Nous Toutes and four other organisations had called for one billion euros ($1.1bn) to be invested in bringing down the femicide rate, dedicated in particular to mandatory training for public officials, increased places in emergency shelters and a nation-wide education campaign in schools, based on a road safety model.
No significant new funds were announced today. Prime Minister Edouard Philippe said 360 million euros ($396m) would be dedicated to violence against women in 2020, a similar amount to 2019.
“On Saturday there were tens of thousands of people on the streets all over France. We witnessed the largest mobilisation of people against sexist and sexual violence in history, and the prime minister looked at that and explained to us that there is not one more euro available to fight sexual and sexist violence,” de Haas said. “The discrepancy is staggering.”
“If public policy doesn’t change there’s no reason to expect that violence will disappear in our country.”

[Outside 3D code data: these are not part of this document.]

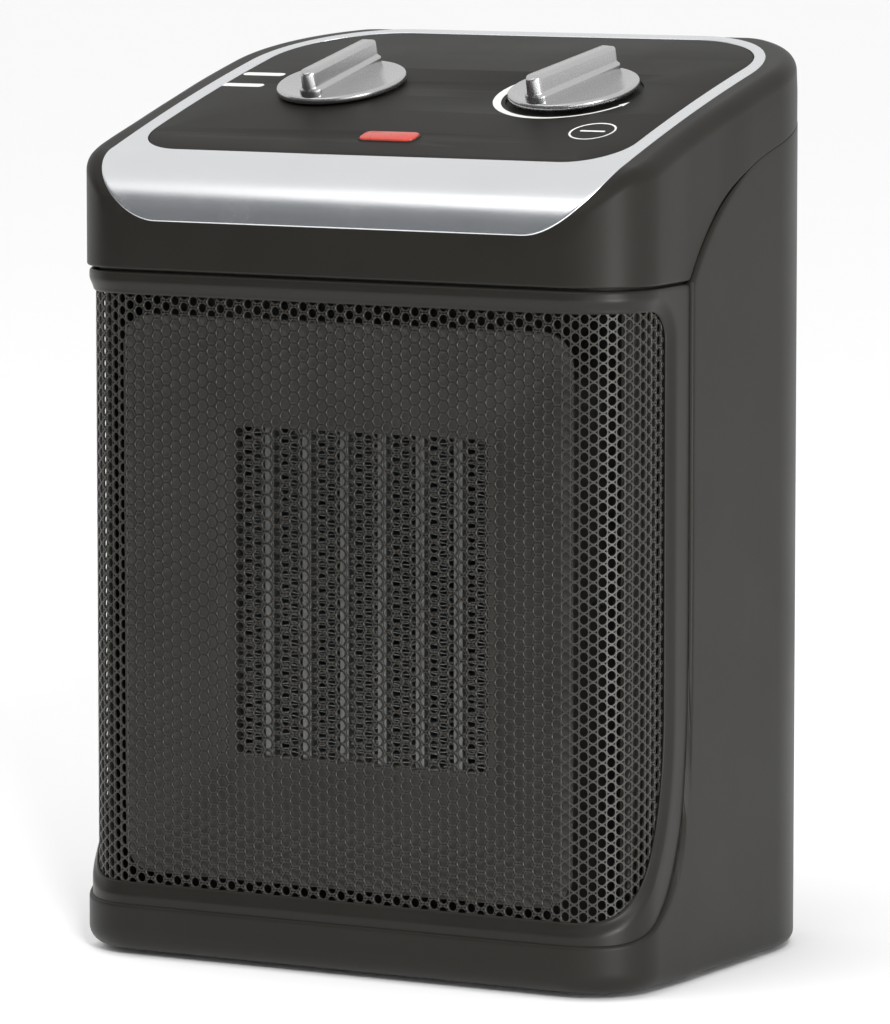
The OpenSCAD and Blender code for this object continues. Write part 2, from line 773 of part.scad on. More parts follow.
module bearing(y0) {
    difference() {
        axial(bearing_r, y0, y0 + bearing_l);
        axial(motor_shaft_r + slip, y0 - 1, y0 + bearing_l + 1);
    }
}
module front_bearing() color("#a9794a") bearing(front_boss_y + 1);
module rear_bearing() color("#a9794a") bearing(rear_bracket_y + 2);

module motor_stator() color("#6d6f72") difference() {
    front = stack_y - 1;
    back = stack_y + stack_t + 1;
    along_y(stack_y, stack_y + stack_t) translate([-stator_half_w, axis_z - stator_low])
        square([2 * stator_half_w, stator_low + window_z + window_h + limb_h]);
    axial(rotor_r + air_gap, front, back);
    span([-window_half_w, front, axis_z + window_z], [window_half_w, back, axis_z + window_z + window_h]);
    for (sx = [-1, 1]) axial(motor_screw_r + 0.1, front, back, sx * motor_screw_x);
}

// The winding round the stack's upper limb
module motor_coil() color("#b4642f") difference() {
    limb_z = axis_z + window_z + window_h;
    half = window_half_w - 0.5;
    over = coil_over;
    back = stack_y + stack_t;
    span([-half, stack_y - over, limb_z - over - 0.3], [half, back + over, limb_z + limb_h + over]);
    span([-half - 5, stack_y - slip, limb_z - slip], [half + 5, back + slip, limb_z + limb_h + slip]);
}

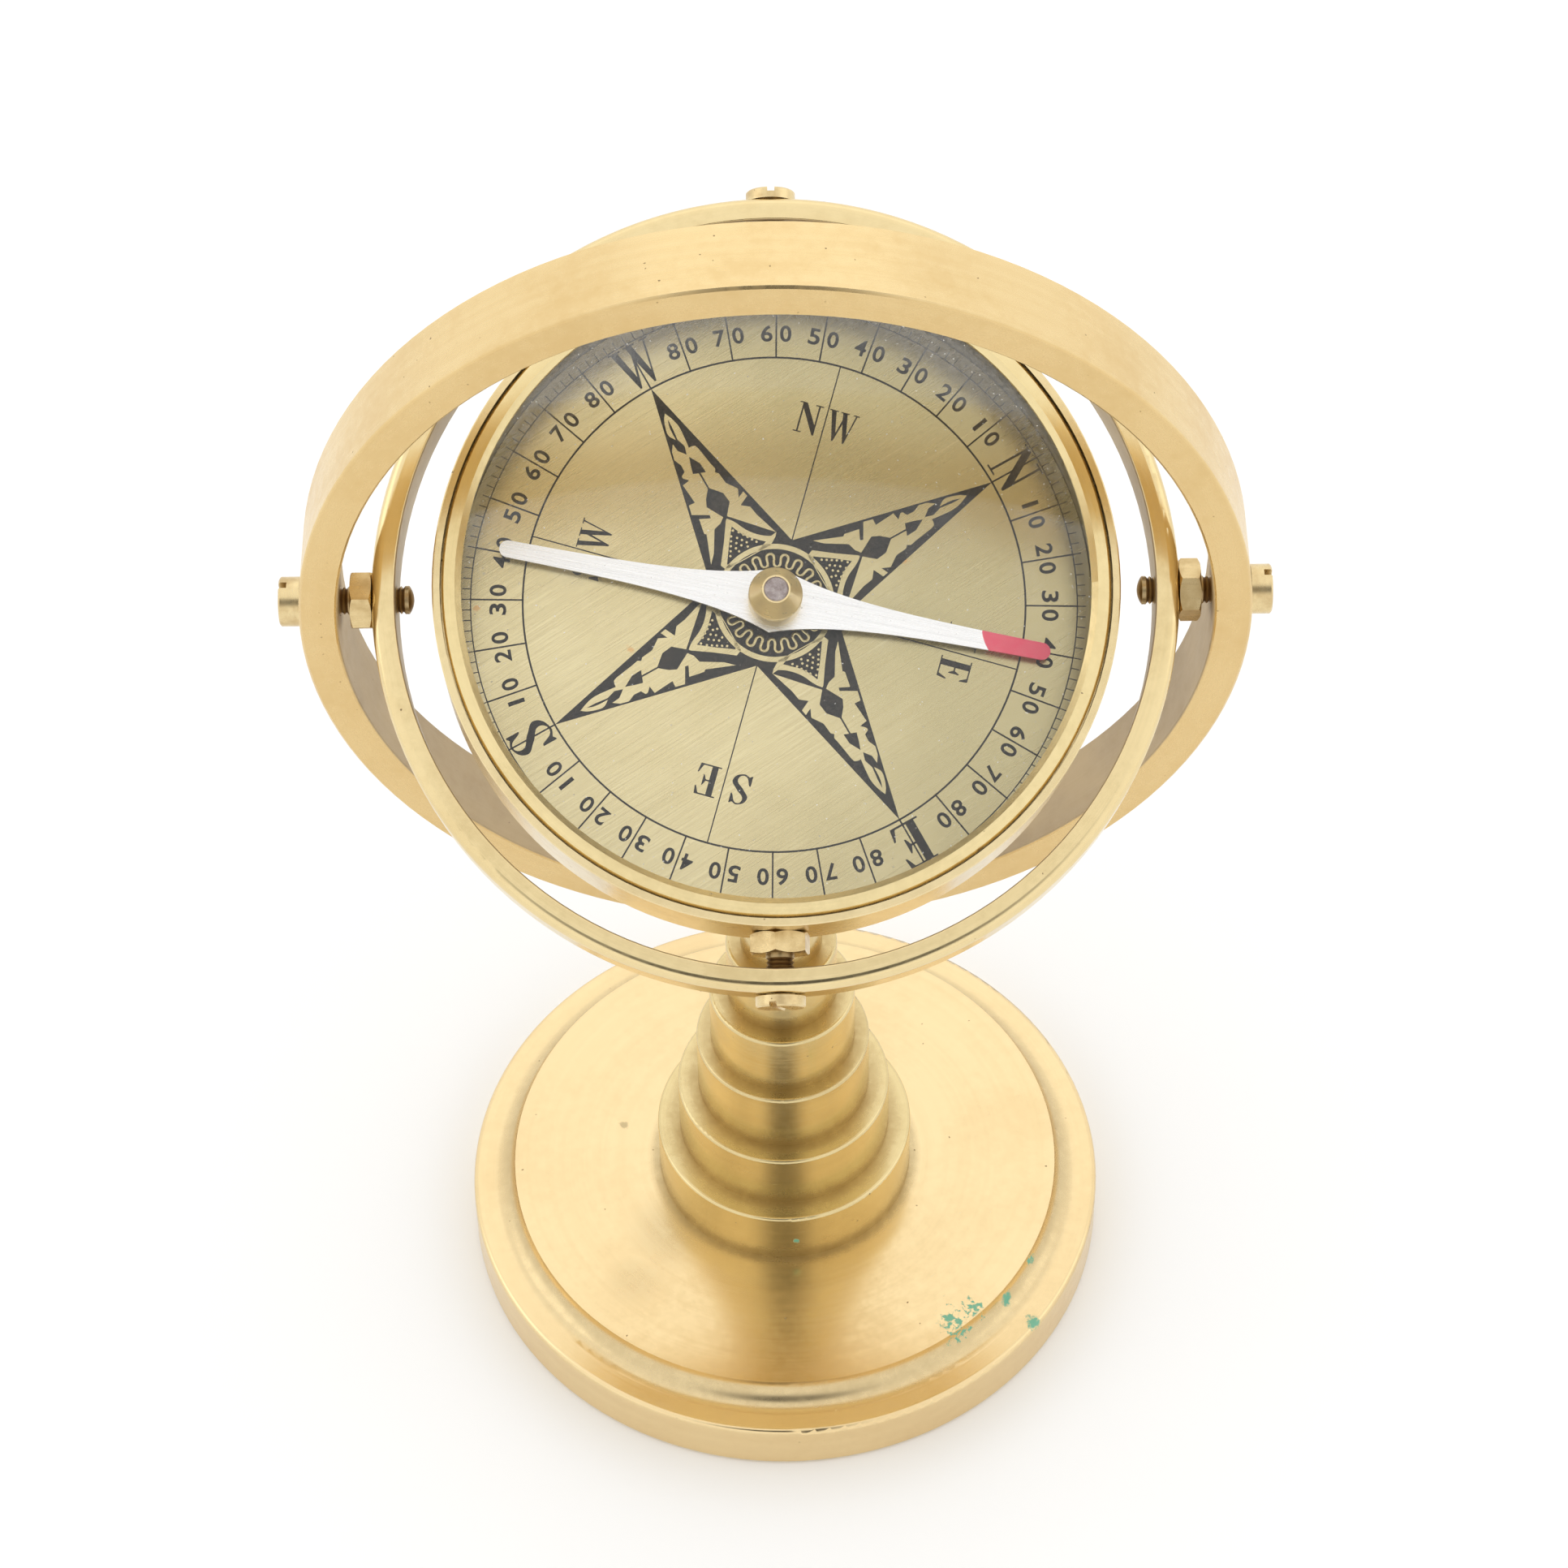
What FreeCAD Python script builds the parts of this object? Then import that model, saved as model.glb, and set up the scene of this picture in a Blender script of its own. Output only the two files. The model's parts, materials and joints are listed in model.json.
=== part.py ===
import FreeCAD, Part
import math
import os

from FreeCAD import Placement, Rotation, Vector

# Ship's compass in a gimbal, on a stepped brass stand.  Millimetres, +Z up.
# The origin is the centre of the base's underside.  X runs along the outer pivots,
# -Y is the front.  Four rigid groups: stand, gimbal ring, compass bowl and needle.
# Each piece is modelled in the frame of its group and then placed as it rests.

# ---- how the moving groups rest ----
GIMBAL_TILT = 31.0        # degrees about X, the rear side raised
BOWL_SWING = 1.7          # degrees about the ring's front-rear axis, right side lowered
NEEDLE_HEADING = -11.5    # degrees about the bowl's axis, from the right-hand pivot

# ---- base ----
BASE_R = 42.0
RIM_H = 7.65              # top of the outer rim
RIM_ROUND = 0.7
SHOULDER_R = 39.4         # inner end of the flat shoulder, where the cove starts
SHOULDER_RISE = 0.15
PLATEAU_R = 36.3
BASE_H = 10.7
FOOT_CHAMFER = 0.6
RECESS_R = 33.0           # shallow turned recess in the underside
RECESS_H = 1.2

# ---- column: six turned steps, from the foot up ----
STEP_RADII = (16.8, 13.9, 11.25, 9.4, 7.1, 5.2)
STEP_TOPS = (19.3, 28.3, 38.2, 48.0, 57.9)
STEP_ROUND = 0.45
SPIGOT_R = 6.0            # locates the column in the base
SPIGOT_H = 3.0

# ---- bolt and washer under the base ----
BOLT_R = 2.5
BOLT_FLATS = 8.0
BOLT_HEAD_H = 2.8
BOLT_REACH = 22.0         # height of the bolt's tip
WASHER_R = 6.2
WASHER_T = 1.0
COUNTERBORE_R = 7.0
COUNTERBORE_TOP = 5.2

# ---- outer ring, upright ----
RING_R = 55.0
RING_BORE_R = 50.6
RING_W = 10.4
RING_EDGE = 0.3
RING_Z = 123.2            # height of the pivots, the centre of every ring

# ---- countersunk screw that holds the outer ring on the column ----
RING_SCREW_R = 2.0
RING_SCREW_HEAD_R = 3.6
RING_SCREW_LENGTH = 14.0

# ---- gimbal ring ----
GIMBAL_R = 46.8
GIMBAL_BORE_R = 44.0
GIMBAL_W = 7.2
GIMBAL_OUTER_ROUND = 1.2
GIMBAL_INNER_ROUND = 0.25

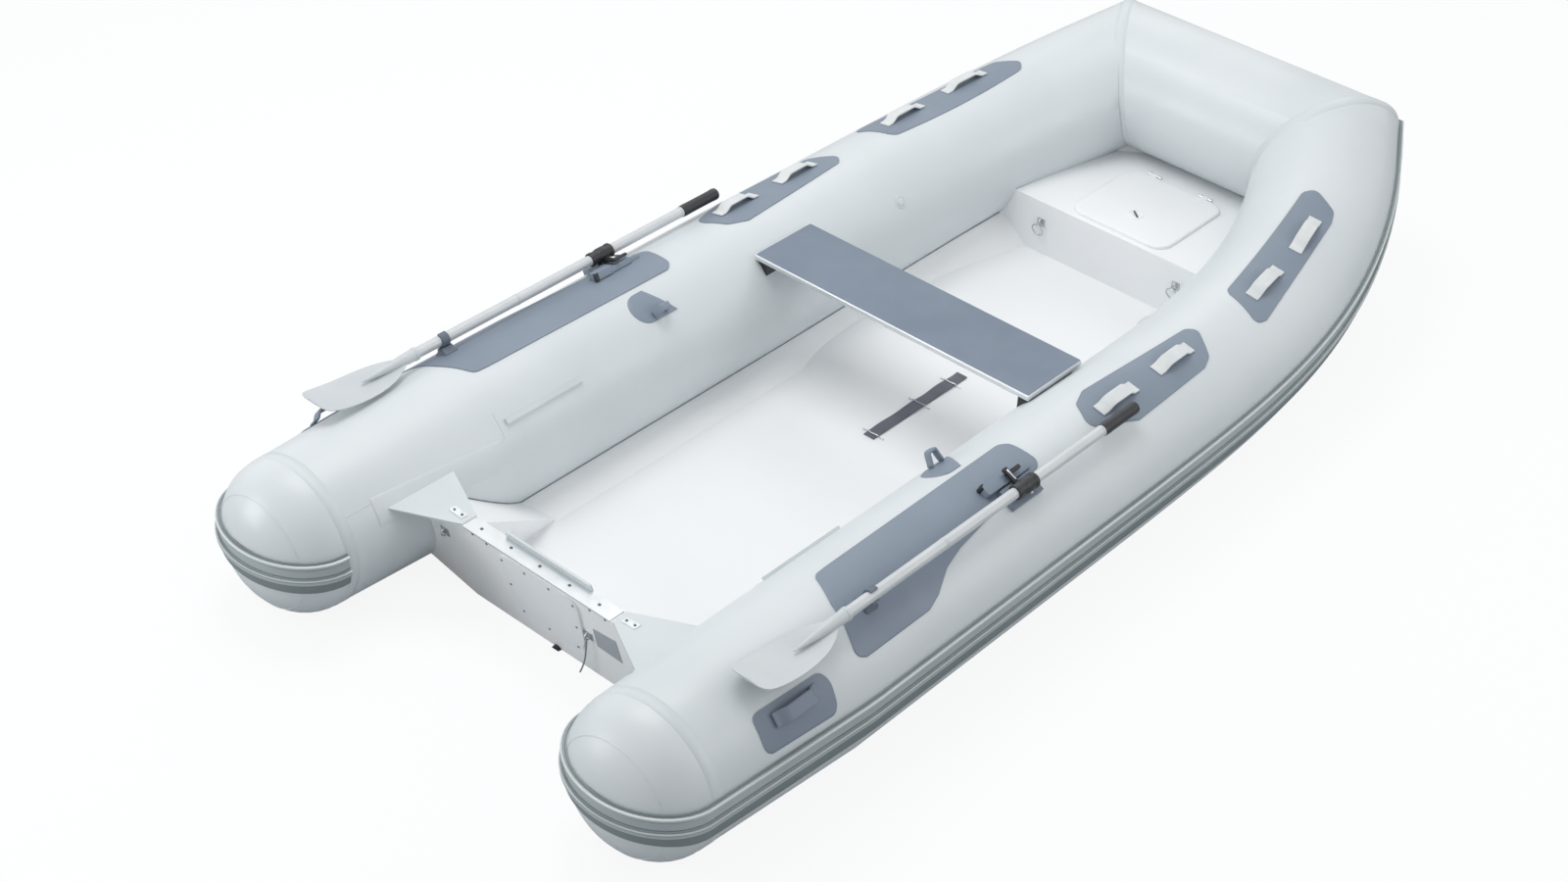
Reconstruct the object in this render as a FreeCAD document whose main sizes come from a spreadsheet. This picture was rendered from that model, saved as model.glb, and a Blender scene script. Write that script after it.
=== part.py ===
import FreeCAD, Part
import math
import os
from FreeCAD import Placement, Rotation, Vector

# Inflatable boat with a rigid V hull. Millimetres. +X forward to the bow, +Y to port, +Z up.
# The origin is on the centreline at the waterline, under the transom's top aft edge.

doc = FreeCAD.newDocument("rigid_inflatable_boat")
sheet = doc.addObject("Spreadsheet::Sheet", "Sizes")

DRIVING_SIZES = {
    "Buoyancy tubes": {
        "tube_radius": 215,
        "tube_offset": 595,
        "tube_height": 190,
        "taper_start": 250,
        "seam_aft": 235,
        "seam_radius": 198,
        "seam_inset": 8,
        "seam_lift": 10,
        "cone_length": 155,
        "curve_start": 1328,
        "corner_forward": 2826,
        "corner_inset": 247,
        "corner_rise": 193,
        "corner_radius": 203,
        "corner_runout": 260,
        "overrun": 40,
    },
    "Rub strake": {
        "strake_top": 48,
        "strake_foot": 11,
        "strake_proud": 6,
        "ridge_upper": 39,
        "ridge_lower": 3,
        "ridge_proud": 13,
        "ridge_width": 12,
        "band_gap": 0.5,
        "band_foot": 72,
        "band_proud": 7,
    },
    "Hull and deck": {
        "keel_depth": 96,
        "keel_level": 1900,
        "keel_rise": 274,
        "hull_bulge": 60,
        "floor_height": 30,
        "floor_thickness": 6,
        "locker_face": 2280,
        "locker_top": 200,
        "locker_wall": 6,
        "hull_wall": 10,
        "knee_inset": 224,
        "knee_foot_inset": 312,
        "knee_forward": 398,
        "knee_tip_inset": 339,
        "lid_aft": 2300,
        "lid_length": 328,
        "lid_half_width": 168,
        "lid_corner": 50,
        "lid_lap": 16,
        "lid_thickness": 9,
        "lid_lip_depth": 10,
        "lid_lip_wall": 5,
        "lid_lip_gap": 3,
        "lid_gap": 0.3,
        "hinge_radius": 5,
        "hinge_pin_radius": 2,
        "hinge_pin_gap": 0.05,
        "hinge_leaf": 2,
        "hinge_knuckle": 22,
        "hinge_spread": 90,
        "latch_forward": 2406,
        "latch_radius": 24,
        "latch_height": 3,
        "latch_bar_length": 38,
        "latch_bar_width": 6,
        "latch_bar_height": 6,
    },
    "Transom": {
        "transom_top": 280,
        "transom_rake": 15,
        "flap_slope_share": 0.06,
        "transom_thickness": 40,
        "cap_thickness": 4,
        "cap_width": 48,
        "cap_half_length": 242,
        "pad_thickness": 6,
        "pad_half_width": 131,
        "pad_drop": 10,
        "pad_depth": 214,
        "pad_round": 30,
        "inner_pad_half_width": 141,
        "inner_pad_height": 120,
        "inner_pad_rise": 12,
        "flap_thickness": 4,
        "flap_aft": 118,
        "flap_forward": 140,
        "flap_root": 250,
        "flap_root_forward": 47,
        "flap_plate_length": 44,
        "flap_plate_width": 20,
        "flap_plate_thickness": 2,
        "flap_plate_offset": 286,
        "flap_plate_forward": 21,
    },
    "Drain": {
        "drain_offset": 8,
        "drain_drop": 262,
        "hood_height": 74,
        "hood_half_width": 33,
        "hood_round": 12,
        "hood_lip": 3,
        "hood_depth": 24,
        "plug_radius": 13,
        "plug_length": 42,
        "lanyard_radius": 2,
        "lanyard_bend_least": 20,
    },
    "Seat": {
        "seat_aft": 1257,
        "seat_width": 226,
        "seat_half_length": 461,
        "seat_top": 378,
        "seat_thickness": 18,
        "seat_block_width": 28,
        "seat_block_inset": 8,
        "seat_block_length": 190,
        "strip_aft": 310,
        "strip_length": 260,
        "strip_width": 14,
        "strip_proud": 8,
        "strip_angle": 50,
    },
    "Oars": {
        "oar_lean": 26,
        "oar_stand": 38,
        "pivot_forward": 920,
        "shaft_radius": 14,
        "shaft_wall": 2,
        "shaft_aft": 236,
        "grip_start": 1227,
        "grip_end": 1336,
        "grip_radius": 16,
        "blade_tip": 24,
        "blade_half_width": 89,
        "blade_thickness": 6,
        "blade_spoon": 1700,
        "socket_radius": 18,
        "socket_length": 46,
        "pad_sheet": 3,
        "lock_base_length": 110,
        "lock_base_width": 56,
        "lock_base_height": 12,
        "lock_pin_radius": 7.95,
        "lock_bore_radius": 8,
        "lock_pin_depth": 8,
        "lock_gap": 0.5,
        "lock_stem_radius": 16,
        "lock_ring_radius": 20,
        "lock_ring_length": 44,
        "clip_forward": 357,
        "clip_length": 40,
        "clip_width": 48,
        "clip_arm": 5,
        "clip_gap": 0.6,
    },
    "Tube fittings": {
        "patch_sheet": 2.5,
        "patch_round": 26,
        "handle_first": 1301,
        "handle_second": 1548,
        "handle_third": 2012,
        "handle_fourth": 2264,
        "handle_length": 150,
        "handle_rise": 22,
        "handle_width": 36,
        "handle_thickness": 5,
        "handle_foot": 16,
        "handle_angle": 12.5,
        "stern_handle_aft": -23,
        "stern_handle_length": 138,
        "stern_handle_rise": 26,
        "stern_handle_width": 30,
        "stern_handle_thickness": 7,
        "stern_handle_angle": 52,
        "loop_aft": 872,
        "loop_length": 96,
        "loop_angle": -42,
        "loop_rise": 40,
        "loop_width": 24,
        "loop_thickness": 8,
        "oar_pad_aft": 250,
        "oar_pad_length": 788,
        "aft_patch_aft": 1234,
        "aft_patch_length": 541,
        "bow_patch_aft": 1938,
        "bow_patch_length": 545,
        "stern_patch_aft": -70,
        "stern_patch_length": 228,
    },
    "Deck fittings": {
        "eye_offset": 240,
        "eye_height": 132,
        "eye_plate": 26,
        "eye_bar": 2.5,
        "eye_radius": 11,
        "stern_eye_offset": 333,
        "stern_eye_drop": 76,
        "lanyard_eye_offset": -139,
        "lanyard_eye_drop": 129,
        "strap_aft": 1215,
        "strap_length": 405,
        "strap_width": 38,
        "strap_thickness": 2,
        "loop_wire": 2,
        "strap_loop_rise": 7,
    },
}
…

‘An army of women is rising’
Still, de Haas says the #MeToo movement has mobilised more people than ever to raise their voices on this issue. That was certainly on display last Wednesday when 200 activists gathered in the basement of the Paris labour exchange to prepare supplies for the march.
An efficient production line of feminists stapled placards, made bandanas and hand-wrote signs with messages of solidarity: “We believe you”, “No means no”, “Not one more femicide.”
Sitting in a corridor, Audrey Randriamandrato, 22, cut bright purple cloth into sashes alongside two friends and fellow members of a women’s empowerment collective.
“I’m marching on Saturday because I’ve been attacked on the streets myself,” she said. “To tell me that I’m not necessarily safe in my own environment – that’s not normal.”
“We need to have a real impact on what is happening in the world, to show that an army of women is rising.”
On Saturday, the army rose. The streets became a sea of violet as volunteers handed out the sashes and protest signs from vans by the side of the road.
No grief without justice
“It gives me hope,” Grevin says. “It shows that we are supported in our actions.”
She says the families of other women lost to femicide have helped her enormously in the years since her sister’s death. She no longer feels alone like she used to immediately after she lost Benedicte.
But this newly-forged activist does not want to keep protesting. She says she and her family just want to mourn, and they have not been able to do that yet.
“We can’t grieve the death of my sister without being given justice.”